Turner outlasted him, but considering he walked three over his two innings on Sunday and was overshadowed by Carson Fulmer, the Sox might try shuttling him through waivers to Charlotte as well.

So now this sets the stage for the Cactus League debut of Latos. He's set to make his debut today after being secluded as part of the White Sox' back-field strategy. This has limited his press, which is a little surprising since he's effectively replacing Jeff Samardzija, who was the center of attention last spring. In fact, ZiPS says the White Sox fared well in rate-shopping:

  • Samardzija in 2015: 4.96 ERA, 4.23 FIP
  • Latos' ZiPS in 2016: 4.60 ERA, 4.20 FIP

What Latos lacks is the quantity, as he's only averaged 110 innings over the last two seasons. That's about half the workload Samardzija provided, and the Sox are going to need him to cut into that deficit. Because he hasn't been pitching in competitive environments, we don't have a good sense of what the White Sox expect after seeing him up close for a few weeks. If Cooper has any inkling about Latos, he isn't tipping his hand:

"Latos is now going to be given the real opportunity to see if he can take it and grab it and run with it," Cooper said. "If he does, fantastic. If he doesn’t, we’ve got some depth. We’ve got a guy we’ve seen him and what he’s done. We have more depth now."
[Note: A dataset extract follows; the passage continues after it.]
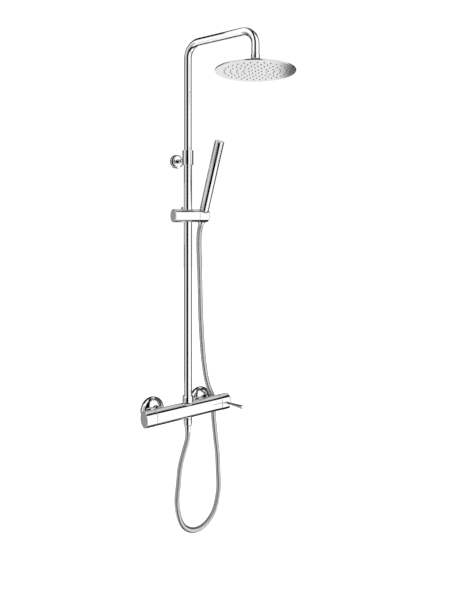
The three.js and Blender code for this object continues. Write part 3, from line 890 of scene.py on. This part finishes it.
HANDSET_R = 12.5
HANDSET_BORE = 9.9
HANDSET_SEAM = 208  # where the stick meets its end cap
HANDSET_TOP = 213
WINDOW = (150, 204)  # the spray plate's two ends, along the hand shower
WINDOW_HALF = math.degrees(math.acos(5.3 / HANDSET_R))  # half of the angle that it spans
WINDOW_CORNER = 4
WINDOW_TURN = Matrix.Rotation(math.radians(-31), 4, "Z")  # the hand shower stands turned in its holder
GAP = 0.3  # round the spray plate, and under the end cap


def curved_panel(bm, place, radius, thick, half_angle, low, high, corner):
    """A curved plate on the front of a cylinder, with round corners, made of a fine grid."""
    across, along = 32, 40
    width = math.radians(half_angle) * radius

    def inset(u):
        edge = max(0.0, abs(u) * width - (width - corner))
        return corner - math.sqrt(max(0.0, corner * corner - edge * edge))

    grids = []
    for depth in (0, thick):
        grid = []
        for i in range(across + 1):
            u = -1 + 2 * i / across
            angle = math.radians(-90) + u * math.radians(half_angle)
            cut = inset(u)
            column = []
            for k in range(along + 1):
                z = low + cut + (high - low - 2 * cut) * k / along
                r = radius - depth
                column.append(bm.verts.new(place @ Vector((r * math.cos(angle), r * math.sin(angle), z))))
            grid.append(column)
        grids.append(grid)
    front, back = grids
    for i in range(across):
        for k in range(along):
            bm.faces.new((front[i][k], front[i + 1][k], front[i + 1][k + 1], front[i][k + 1]))
            bm.faces.new((back[i][k], back[i][k + 1], back[i + 1][k + 1], back[i + 1][k]))
        for k in (0, along):
            bm.faces.new((front[i][k], front[i + 1][k], back[i + 1][k], back[i][k]))
    for i in (0, across):
        for k in range(along):
            bm.faces.new((front[i][k], front[i][k + 1], back[i][k + 1], back[i][k]))


def make_handset():
    """The hand shower: a hollow stick with a window cut in it, the spray plate there, and an end cap."""
    outside = [(9.4, 17), (9.4, 20), (HANDSET_R, 20, 0.6), (HANDSET_R, HANDSET_SEAM)]
    inside = [(HANDSET_BORE, HANDSET_SEAM), (HANDSET_BORE, 40), (7, 36), (7, 17)]
    body = lathe("handset_stick", "handset", LOOKS["chrome"], outside + inside, HANDSET, sides=128)
    low, high = WINDOW
    place = HANDSET @ WINDOW_TURN
    bm = bmesh.new()
    curved_panel(bm, place, HANDSET_R + 1, 5, WINDOW_HALF, low, high, WINDOW_CORNER)
    cut_with(body, bm)
    stands_for(body, "chrome", "handset_body")

    bm = bmesh.new()
    half = WINDOW_HALF - math.degrees(GAP / HANDSET_R)
    curved_panel(bm, place, HANDSET_R, 2.2, half, low + GAP, high - GAP, WINDOW_CORNER - GAP)
    plate = weighted(finished("handset_face", bm, "handset", LOOKS["chrome"], sharp=50))
    stands_for(plate, "chrome", "handset_spray_plate")

    spigot_r, cap_start = HANDSET_BORE - 0.3, HANDSET_SEAM + GAP
    spigot = [(0, 200), (spigot_r, 200), (spigot_r, cap_start)]
    top = [(HANDSET_R, cap_start, 0.2), (HANDSET_R, HANDSET_TOP, 1.1), (0, HANDSET_TOP)]
    cap = lathe("handset_cap", "handset", LOOKS["chrome"], spigot + top, HANDSET, sides=128)
    stands_for(cap, "chrome", "handset_end_cap")


def make_handset_nozzles():
    """Seven columns of nozzles, where every second column stands half a row higher and has one fewer."""
    columns = range(-54, 55, 18)
    rows = 8
    radius, height = 1.15, 0.8
    start, end = WINDOW[0] + 5.5, WINDOW[1] - 5.5
    bm = bmesh.new()
    for column, angle in enumerate(columns):
        odd = column % 2
        turn = Matrix.Rotation(math.radians(angle), 4, "Z")
        for row in range(rows - odd):
            z = start + (row + 0.5 * odd) * (end - start) / (rows - 1)
            spot = Matrix.Translation((0, -HANDSET_R, z)) @ Matrix.Rotation(math.pi / 2, 4, "X")
            nozzle(bm, HANDSET @ WINDOW_TURN @ turn @ spot, radius, height, 12)
    nozzles = finished("handset_nozzles", bm, "handset", LOOKS["rubber"])


make_holder()
make_upper_nut()
make_handset()
make_handset_nozzles()


# ---- studio ----
def lit(name, grey):
    """A flat glow, for the cards that the chrome mirrors."""
    material = bpy.data.materials.new(name)
    material.use_nodes = True
    tree = material.node_tree
    tree.nodes.clear()
    glow = tree.nodes.new("ShaderNodeEmission")
    glow.inputs["Color"].default_value = (grey, grey, grey, 1)
    glow.inputs["Strength"].default_value = 1.0
    out = tree.nodes.new("ShaderNodeOutputMaterial")
    tree.links.new(glow.outputs["Emission"], out.inputs["Surface"])
    return material


def rectangle(name, centre, facing, width, height, material):
    """A flat card that faces a point."""
    mesh = bpy.data.meshes.new(name)
    w, h = width / 2, height / 2
    mesh.from_pydata([(-w, -h, 0), (w, -h, 0), (w, h, 0), (-w, h, 0)], [], [(0, 1, 2, 3)])
    mesh.materials.append(material)
    made = bpy.data.objects.new(name, mesh)
    made.location = centre
    made.rotation_euler = (Vector(facing) - Vector(centre)).to_track_quat("Z", "Y").to_euler()
    bpy.context.scene.collection.objects.link(made)
    return made


CARD_CENTRE = RISER_FOOT + UP * 0.35  # half way up the column
WALL_DISTANCE = 6
STRIP_DISTANCE = 5
FLOOR_HEIGHT = -0.47
FLOOR_SIZE = 16
BLACK = 0.004
DARK = 0.01


def card(name, centre, facing, width, height, grey):
    """A card out of sight that the chrome mirrors."""
    made = rectangle(name, centre, facing, width, height, lit(name, grey))
    made.visible_camera = False
    made.visible_diffuse = False
    made.visible_shadow = False


def wall_card(name, azimuth, width, low, high, grey):
    """An upright card round the riser: its middle and width in degrees, from +X towards +Y, and its
    lower and upper edges in metres."""
    turn = math.radians(azimuth)
    level = CARD_CENTRE.xy.to_3d() + UP * (low + high) / 2
    centre = level + WALL_DISTANCE * Vector((math.cos(turn), math.sin(turn), 0))
    across = 2 * WALL_DISTANCE * math.tan(math.radians(width) / 2)
    card(name, centre, level, across, high - low, grey)


def tilted_card(name, azimuth, elevation, width, height, grey):
    """A card high above or far below: where its middle is, and its width and height, in degrees."""
    turn, rise = math.radians(azimuth), math.radians(elevation)
    out = Vector((math.cos(turn) * math.cos(rise), math.sin(turn) * math.cos(rise), math.sin(rise)))
    across, along = (2 * WALL_DISTANCE * math.tan(math.radians(size) / 2) for size in (width, height))
    card(name, CARD_CENTRE + WALL_DISTANCE * out, CARD_CENTRE, across, along, grey)


def strip_card(name, roll, spread, left, right, grey):
    """A card parallel to the bar: its middle and spread in degrees round the bar, from +Y upwards,
    and its ends in metres."""
    turn = math.radians(roll)
    axis = Vector(((left + right) / 2, CARD_CENTRE.y, CARD_CENTRE.z))
    centre = axis + STRIP_DISTANCE * Vector((0, math.cos(turn), math.sin(turn)))
    across = 2 * STRIP_DISTANCE * math.tan(math.radians(spread) / 2)
    card(name, centre, axis, right - left, across, grey)


def make_floor():
    """A white floor under the column, which the chrome doesn't mirror."""
    floor = Nodes("floor")
    floor.tint(floor.spread(floor.noise(1.5), 0, 1), (0.93, 0.93, 0.93), (0.95, 0.95, 0.95))
    floor.set(Roughness=0.8, Emission_Color=(1, 1, 1, 1), Emission_Strength=0.35)
    made = rectangle("floor", (0, 0, FLOOR_HEIGHT), (0, 0, 1), FLOOR_SIZE, FLOOR_SIZE, floor.material)
    made.visible_glossy = False


def make_world():
    """White all round."""
    world = bpy.data.worlds.new("studio")
    world.use_nodes = True
    bpy.context.scene.world = world
    background = world.node_tree.nodes["Background"]
    background.inputs["Color"].default_value = (1, 1, 1, 1)
    background.inputs["Strength"].default_value = 1.05


def make_cards():
    """What the chrome mirrors: black flags, and grey cards that stand for a room."""
    wall_card("flag_front_left", 227.5, 48, -14, 13, BLACK)
    tilted_card("flag_overhead", 240, 85, 32, 48, BLACK)
    tilted_card("flag_underfoot", 240, -80, 32, 44, BLACK)
    wall_card("flag_front_low", 257.5, 13, -9, -2.5, BLACK)
    wall_card("side_left", 187, 34, -4, 2.8, 0.48)
    wall_card("side_left_far", 147.5, 23, -4, 2.8, 0.48)
    wall_card("side_back_left_low", 118, 36, -5, -1.75, 0.29)
    wall_card("flag_back_left", 118, 36, -1.75, 0.15, DARK)
    wall_card("side_back_left", 118, 36, 0.15, 1.0, 0.29)
    wall_card("flag_back_left_high", 118, 36, 1.0, 4, DARK)
    wall_card("flag_back", 85, 30, -3, 4, DARK)
    wall_card("back_low", 58.5, 22, -3, -1.6, 0.28)
    wall_card("back", 58.5, 22, -1.6, 0.0, 0.98)
    wall_card("back_high", 58.5, 22, 0.0, 4, 0.28)
    wall_card("side_right", 10.75, 73.5, -3, 22, 0.05)
    strip_card("flag_low", -63, 84, -0.3, 4.5, BLACK)
    strip_card("flag_high", 106, 26, 1.2, 4.8, BLACK)
    strip_card("top_right", 63, 56, 1.8, 3.7, 0.60)
    strip_card("flag_top", 46, 42, -5.5, 1.8, DARK)


make_floor()
make_world()
make_cards()
bpy.context.scene.view_settings.view_transform = "Standard"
Likewise, it'll be tricky for us to gauge what he's got. Arizona has a tendency to make pitchers look worse than they are, Camelback Ranch doesn't have pitch data, and he might be more concerned on laying a healthy foundation for the season instead of getting outs.

Latos has battled left knee and right elbow issues over a couple of rough seasons, but he has been building and preparing in side sessions and B games for his Cactus League debut on Tuesday against the Giants. White Sox pitching coach Don Cooper has talked about Latos, who has the edge for the team's final rotation spot, getting better with each trip to the mound.

"We've kind of made it to where there's a daily challenge as far as what we want to do," Latos said. "So far we've been able to do the challenge, complete it and then everything we've done so far has progressed.

With these restrictions in mind, it might be more useful to watch for differences in his delivery. He's had an unusual one -- a sluggish pace without a ton of drive, which puts stress on his plant leg. Since it's been a problem the last two years, I'd imagine the Sox might want to steer Latos clear of a trilogy if it's at all possible to alter his mechanics at this stage.

As for Samardzija, he's basically having the same spring with the Giants he had with the Sox -- lots of innings, lots of (home) runs. I'd wondered if Samardzija's self-assessments last season were bland in order to not further hamper his contract drive, but it turns out the money hasn't changed him.

Still in the getting-to-know-you phase with a pitcher who had mixed success in a 2014 stint with the A’s, first impressions of Samardzija can go something like this: He’s very approachable, not big on introspection, believes what he believes and questions won’t shake him off what he believes.